EDIT: Sorry did not read the quote first :) But it's actually saying the same thing :)

EDIT2: I think there is no duplicate register file after all, just "more" registers. Do you have any source for this claim?

Another reference is "Xbox 360 System Architecture", by Jeff Andrews and Nick Baker of Microsoft, IEEE Micro, March-April 2006, pp. 25-37.

From that source:
The CPU core has two-per-cycle, in-order instruction issuance. A separate vector/scalar issue queue (VIQ) decouples instruction issuance between integer and vector instructions for nondependent work. There are two symmetric multithreading (SMT), finegrained hardware threads per core.

And:
Each core also includes the four-way SIMD VMX128 units: floating-point (FP), permute, and simple. As the name implies, the VMX128 includes 128 registers, of 128 bits each, per hardware thread to maximize throughput.

Each core of the CPU is "really" multithreaded, including the VMX128 units. It wouldn't make much sense to do it any other way.

I'm not sure what you think "real" multithreading is. If a single "core" had the execution units, and, more importantly, the instruction issue logic, to process two threads in parallel, then it wouldn't be one core, it would be two. :)
 
But doesn't KZ2 use the SPU's extensively for deferred rendering, ie the lighting and particle effects etc.

OT, but I'd guess not because of sampling shadow maps when lighting.

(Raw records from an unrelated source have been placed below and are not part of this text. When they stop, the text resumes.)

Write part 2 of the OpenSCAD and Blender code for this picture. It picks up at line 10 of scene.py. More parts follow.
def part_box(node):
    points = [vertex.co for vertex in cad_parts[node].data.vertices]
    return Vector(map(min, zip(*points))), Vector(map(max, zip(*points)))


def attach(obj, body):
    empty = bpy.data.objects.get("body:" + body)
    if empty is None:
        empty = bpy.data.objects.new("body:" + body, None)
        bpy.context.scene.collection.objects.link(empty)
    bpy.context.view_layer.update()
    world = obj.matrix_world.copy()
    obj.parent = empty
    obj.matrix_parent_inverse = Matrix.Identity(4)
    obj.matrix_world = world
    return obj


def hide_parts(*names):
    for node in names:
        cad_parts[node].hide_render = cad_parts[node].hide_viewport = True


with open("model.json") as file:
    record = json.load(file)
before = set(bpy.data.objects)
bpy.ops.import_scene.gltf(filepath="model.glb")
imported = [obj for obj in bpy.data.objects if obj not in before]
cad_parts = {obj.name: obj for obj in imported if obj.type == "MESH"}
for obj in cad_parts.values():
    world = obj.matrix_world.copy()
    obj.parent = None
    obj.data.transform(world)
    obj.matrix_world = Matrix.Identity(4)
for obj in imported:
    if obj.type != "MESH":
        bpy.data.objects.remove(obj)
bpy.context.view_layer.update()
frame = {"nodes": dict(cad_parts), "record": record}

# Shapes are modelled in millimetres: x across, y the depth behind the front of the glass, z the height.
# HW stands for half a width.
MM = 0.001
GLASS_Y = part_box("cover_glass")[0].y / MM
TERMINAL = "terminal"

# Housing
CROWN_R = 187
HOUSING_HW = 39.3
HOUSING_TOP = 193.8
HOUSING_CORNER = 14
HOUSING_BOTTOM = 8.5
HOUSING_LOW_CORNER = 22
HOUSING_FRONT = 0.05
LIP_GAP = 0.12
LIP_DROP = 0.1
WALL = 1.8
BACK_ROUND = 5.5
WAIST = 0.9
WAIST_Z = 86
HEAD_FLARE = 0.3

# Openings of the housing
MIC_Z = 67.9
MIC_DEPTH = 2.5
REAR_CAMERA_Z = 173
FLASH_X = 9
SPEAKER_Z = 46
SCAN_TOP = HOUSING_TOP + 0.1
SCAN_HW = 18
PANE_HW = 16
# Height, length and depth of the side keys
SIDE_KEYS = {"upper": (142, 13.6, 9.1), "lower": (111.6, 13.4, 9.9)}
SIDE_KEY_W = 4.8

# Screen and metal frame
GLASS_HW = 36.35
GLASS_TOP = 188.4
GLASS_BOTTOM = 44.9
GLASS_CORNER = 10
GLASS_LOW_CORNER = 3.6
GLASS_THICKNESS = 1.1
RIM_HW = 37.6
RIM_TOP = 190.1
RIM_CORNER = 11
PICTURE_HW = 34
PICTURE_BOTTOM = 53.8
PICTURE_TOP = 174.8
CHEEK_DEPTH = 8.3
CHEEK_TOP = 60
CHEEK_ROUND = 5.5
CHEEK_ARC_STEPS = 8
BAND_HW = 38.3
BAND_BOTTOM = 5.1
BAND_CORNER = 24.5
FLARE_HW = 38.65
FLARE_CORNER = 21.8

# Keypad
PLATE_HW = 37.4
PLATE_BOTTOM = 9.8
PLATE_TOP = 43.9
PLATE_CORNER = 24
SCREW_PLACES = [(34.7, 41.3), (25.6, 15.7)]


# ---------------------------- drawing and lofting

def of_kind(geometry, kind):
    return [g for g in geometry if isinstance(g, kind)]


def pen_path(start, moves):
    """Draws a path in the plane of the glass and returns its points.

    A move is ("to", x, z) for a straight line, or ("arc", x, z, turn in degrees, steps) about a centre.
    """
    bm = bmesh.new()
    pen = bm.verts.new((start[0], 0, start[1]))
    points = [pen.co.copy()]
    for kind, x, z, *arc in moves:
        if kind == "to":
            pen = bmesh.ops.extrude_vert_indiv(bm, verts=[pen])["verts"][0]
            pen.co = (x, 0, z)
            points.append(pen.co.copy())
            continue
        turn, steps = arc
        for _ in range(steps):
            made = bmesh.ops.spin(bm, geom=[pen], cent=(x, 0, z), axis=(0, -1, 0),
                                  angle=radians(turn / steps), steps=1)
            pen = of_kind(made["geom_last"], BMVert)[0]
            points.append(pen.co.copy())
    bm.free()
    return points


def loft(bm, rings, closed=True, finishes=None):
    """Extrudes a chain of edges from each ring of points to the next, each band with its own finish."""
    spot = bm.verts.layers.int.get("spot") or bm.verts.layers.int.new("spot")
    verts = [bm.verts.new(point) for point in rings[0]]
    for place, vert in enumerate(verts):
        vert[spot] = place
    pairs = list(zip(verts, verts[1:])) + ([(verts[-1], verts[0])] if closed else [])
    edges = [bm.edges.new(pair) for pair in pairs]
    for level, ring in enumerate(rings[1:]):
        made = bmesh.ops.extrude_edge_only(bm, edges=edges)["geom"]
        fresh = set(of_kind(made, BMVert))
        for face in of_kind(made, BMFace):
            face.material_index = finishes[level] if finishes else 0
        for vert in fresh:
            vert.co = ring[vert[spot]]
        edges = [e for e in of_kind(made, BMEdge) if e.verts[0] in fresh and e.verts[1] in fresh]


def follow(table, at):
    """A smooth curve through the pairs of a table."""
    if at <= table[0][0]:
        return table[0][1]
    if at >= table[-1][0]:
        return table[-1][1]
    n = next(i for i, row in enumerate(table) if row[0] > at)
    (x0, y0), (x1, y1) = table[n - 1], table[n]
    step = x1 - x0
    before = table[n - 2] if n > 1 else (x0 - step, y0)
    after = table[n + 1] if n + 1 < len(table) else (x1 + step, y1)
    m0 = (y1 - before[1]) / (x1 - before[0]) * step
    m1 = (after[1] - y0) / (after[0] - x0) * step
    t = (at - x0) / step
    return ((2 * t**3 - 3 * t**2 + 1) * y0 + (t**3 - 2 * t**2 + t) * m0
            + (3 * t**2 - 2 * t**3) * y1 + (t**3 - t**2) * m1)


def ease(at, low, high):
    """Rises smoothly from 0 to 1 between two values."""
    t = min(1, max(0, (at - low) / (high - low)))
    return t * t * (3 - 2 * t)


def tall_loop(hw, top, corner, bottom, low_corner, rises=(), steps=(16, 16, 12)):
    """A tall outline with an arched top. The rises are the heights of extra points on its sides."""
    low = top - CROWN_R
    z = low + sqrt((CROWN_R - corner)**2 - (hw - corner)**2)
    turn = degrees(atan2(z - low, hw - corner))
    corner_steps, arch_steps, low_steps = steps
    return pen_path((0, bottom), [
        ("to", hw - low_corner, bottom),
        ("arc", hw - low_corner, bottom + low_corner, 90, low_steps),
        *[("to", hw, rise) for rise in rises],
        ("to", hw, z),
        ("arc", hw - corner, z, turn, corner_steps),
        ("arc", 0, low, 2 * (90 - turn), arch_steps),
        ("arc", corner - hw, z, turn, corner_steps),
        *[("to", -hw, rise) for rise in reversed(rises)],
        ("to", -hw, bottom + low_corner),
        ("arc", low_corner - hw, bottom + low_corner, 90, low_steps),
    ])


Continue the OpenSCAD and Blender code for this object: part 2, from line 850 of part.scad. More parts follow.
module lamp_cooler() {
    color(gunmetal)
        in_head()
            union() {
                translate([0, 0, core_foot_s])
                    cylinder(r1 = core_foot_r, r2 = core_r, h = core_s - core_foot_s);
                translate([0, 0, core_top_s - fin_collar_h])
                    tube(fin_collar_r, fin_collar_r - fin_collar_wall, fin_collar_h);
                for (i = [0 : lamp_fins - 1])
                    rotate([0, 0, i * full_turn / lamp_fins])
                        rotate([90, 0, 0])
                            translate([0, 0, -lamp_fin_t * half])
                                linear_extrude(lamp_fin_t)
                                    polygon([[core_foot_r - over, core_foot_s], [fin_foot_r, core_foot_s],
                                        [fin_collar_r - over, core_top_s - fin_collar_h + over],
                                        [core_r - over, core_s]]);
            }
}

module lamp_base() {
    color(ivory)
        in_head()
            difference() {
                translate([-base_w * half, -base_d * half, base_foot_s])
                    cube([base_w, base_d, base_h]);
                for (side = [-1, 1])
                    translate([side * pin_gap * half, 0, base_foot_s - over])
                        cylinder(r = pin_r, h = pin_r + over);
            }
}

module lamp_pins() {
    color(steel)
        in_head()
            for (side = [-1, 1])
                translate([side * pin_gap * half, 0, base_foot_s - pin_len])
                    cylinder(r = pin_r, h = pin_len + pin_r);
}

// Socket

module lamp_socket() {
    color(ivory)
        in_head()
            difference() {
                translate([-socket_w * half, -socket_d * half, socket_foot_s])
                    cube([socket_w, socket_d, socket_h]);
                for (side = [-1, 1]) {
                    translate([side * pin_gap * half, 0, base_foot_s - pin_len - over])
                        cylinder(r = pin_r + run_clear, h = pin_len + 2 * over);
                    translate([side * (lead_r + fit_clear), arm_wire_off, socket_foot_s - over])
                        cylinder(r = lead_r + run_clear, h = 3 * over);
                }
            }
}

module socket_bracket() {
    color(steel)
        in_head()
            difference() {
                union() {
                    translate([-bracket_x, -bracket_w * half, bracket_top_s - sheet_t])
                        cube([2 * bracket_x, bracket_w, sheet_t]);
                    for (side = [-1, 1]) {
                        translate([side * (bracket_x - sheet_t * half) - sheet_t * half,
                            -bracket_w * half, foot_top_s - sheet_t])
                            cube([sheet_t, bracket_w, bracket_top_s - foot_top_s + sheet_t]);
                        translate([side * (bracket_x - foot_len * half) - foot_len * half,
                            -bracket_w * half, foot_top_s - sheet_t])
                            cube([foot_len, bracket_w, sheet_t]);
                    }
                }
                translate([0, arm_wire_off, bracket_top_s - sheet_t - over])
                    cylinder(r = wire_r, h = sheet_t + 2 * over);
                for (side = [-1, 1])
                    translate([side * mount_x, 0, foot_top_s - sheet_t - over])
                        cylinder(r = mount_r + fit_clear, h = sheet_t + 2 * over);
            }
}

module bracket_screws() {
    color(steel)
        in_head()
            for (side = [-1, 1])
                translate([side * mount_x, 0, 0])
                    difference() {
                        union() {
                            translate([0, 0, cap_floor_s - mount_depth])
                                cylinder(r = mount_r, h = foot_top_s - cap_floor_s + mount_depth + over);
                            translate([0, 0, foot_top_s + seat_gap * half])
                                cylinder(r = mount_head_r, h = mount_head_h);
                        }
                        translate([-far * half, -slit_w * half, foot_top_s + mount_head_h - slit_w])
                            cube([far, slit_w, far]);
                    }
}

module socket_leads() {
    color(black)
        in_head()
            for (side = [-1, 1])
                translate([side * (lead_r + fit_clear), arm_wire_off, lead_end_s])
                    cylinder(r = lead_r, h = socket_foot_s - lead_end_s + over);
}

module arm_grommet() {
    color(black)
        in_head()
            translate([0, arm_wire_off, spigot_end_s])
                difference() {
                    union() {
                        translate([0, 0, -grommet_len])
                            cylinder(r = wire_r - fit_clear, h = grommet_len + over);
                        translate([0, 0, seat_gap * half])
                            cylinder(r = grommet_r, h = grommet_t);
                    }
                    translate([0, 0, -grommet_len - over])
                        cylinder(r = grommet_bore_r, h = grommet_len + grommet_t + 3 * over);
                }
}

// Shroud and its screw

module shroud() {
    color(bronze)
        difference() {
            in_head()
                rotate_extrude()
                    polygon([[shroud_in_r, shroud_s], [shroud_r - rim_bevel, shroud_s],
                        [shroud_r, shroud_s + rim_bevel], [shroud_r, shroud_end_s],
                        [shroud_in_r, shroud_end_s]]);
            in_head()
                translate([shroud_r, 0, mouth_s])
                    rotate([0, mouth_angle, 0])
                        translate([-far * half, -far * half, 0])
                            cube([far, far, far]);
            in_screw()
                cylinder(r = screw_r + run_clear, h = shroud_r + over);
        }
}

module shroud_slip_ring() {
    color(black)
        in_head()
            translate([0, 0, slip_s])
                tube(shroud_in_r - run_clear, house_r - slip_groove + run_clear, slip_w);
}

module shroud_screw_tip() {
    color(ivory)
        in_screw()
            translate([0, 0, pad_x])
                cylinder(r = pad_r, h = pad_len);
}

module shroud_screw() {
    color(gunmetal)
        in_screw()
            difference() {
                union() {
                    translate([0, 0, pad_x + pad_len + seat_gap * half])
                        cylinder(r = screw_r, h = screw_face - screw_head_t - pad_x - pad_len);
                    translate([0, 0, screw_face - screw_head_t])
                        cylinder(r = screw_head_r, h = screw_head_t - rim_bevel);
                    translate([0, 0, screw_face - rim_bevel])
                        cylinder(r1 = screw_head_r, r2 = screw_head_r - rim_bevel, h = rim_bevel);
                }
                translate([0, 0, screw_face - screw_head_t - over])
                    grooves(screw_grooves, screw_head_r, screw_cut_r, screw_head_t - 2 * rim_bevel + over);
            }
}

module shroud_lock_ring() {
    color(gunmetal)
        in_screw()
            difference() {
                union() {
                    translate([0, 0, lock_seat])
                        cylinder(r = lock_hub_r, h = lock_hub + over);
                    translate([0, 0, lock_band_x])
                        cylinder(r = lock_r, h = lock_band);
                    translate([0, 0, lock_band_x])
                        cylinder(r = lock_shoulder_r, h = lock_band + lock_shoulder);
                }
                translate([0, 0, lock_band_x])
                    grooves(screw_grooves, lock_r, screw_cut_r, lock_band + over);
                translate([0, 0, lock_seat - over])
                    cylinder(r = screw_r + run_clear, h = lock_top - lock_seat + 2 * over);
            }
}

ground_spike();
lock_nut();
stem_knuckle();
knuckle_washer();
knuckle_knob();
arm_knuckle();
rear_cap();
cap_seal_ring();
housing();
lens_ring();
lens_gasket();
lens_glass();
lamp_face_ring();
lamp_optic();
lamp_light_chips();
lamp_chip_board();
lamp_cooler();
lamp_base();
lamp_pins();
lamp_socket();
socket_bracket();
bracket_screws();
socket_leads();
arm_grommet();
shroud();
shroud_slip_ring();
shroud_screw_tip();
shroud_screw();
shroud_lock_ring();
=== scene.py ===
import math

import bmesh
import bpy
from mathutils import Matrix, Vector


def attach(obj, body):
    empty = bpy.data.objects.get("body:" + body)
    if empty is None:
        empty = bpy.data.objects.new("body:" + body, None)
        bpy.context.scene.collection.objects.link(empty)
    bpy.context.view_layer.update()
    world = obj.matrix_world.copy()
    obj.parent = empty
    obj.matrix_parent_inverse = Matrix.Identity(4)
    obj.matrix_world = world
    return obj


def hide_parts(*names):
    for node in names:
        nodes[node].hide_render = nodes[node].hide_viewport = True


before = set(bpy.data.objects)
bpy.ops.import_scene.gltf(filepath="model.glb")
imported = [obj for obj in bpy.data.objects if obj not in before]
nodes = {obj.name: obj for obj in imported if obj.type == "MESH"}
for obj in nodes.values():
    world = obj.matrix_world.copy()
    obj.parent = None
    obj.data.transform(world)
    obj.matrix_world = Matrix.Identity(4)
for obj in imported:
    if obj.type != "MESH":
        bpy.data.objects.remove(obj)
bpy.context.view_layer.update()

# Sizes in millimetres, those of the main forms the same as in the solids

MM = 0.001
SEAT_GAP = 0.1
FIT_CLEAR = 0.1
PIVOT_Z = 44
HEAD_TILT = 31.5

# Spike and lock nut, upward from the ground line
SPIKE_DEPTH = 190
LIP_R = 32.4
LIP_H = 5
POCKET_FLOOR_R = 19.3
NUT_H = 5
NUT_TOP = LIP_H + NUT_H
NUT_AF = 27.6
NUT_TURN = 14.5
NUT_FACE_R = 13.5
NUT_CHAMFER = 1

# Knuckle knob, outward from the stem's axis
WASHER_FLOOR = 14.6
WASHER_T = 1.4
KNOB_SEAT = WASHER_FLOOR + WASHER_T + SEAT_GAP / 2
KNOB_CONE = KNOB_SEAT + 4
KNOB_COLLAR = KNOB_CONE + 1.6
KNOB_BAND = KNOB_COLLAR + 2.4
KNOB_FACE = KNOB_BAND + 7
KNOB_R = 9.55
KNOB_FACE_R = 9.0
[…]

As for VMX units, what we have learned is that not many make good use of them, nor SSE for that matter on PCs... add in vector scatter/gather and things get much more interesting. GPU SIMD (vector) model is actually easy to program, CPU (VMX or SPU even) hasn't been. I'm going to have to agree with Carl that in terms of learning for next generation, with DX11 compute shaders more and more parallel work will be GPU side, so perhaps CPU vector operations with much more limited functionality (compared to GPU vector processing) becomes less important. Top end GPU from NVidia or ATI pared with a low end CPU (even with only a minor Cell update) might be an easy winner. Guess we arn't doing some things like audio GPU side yet (as per not latency friendly), but even that might change at some point.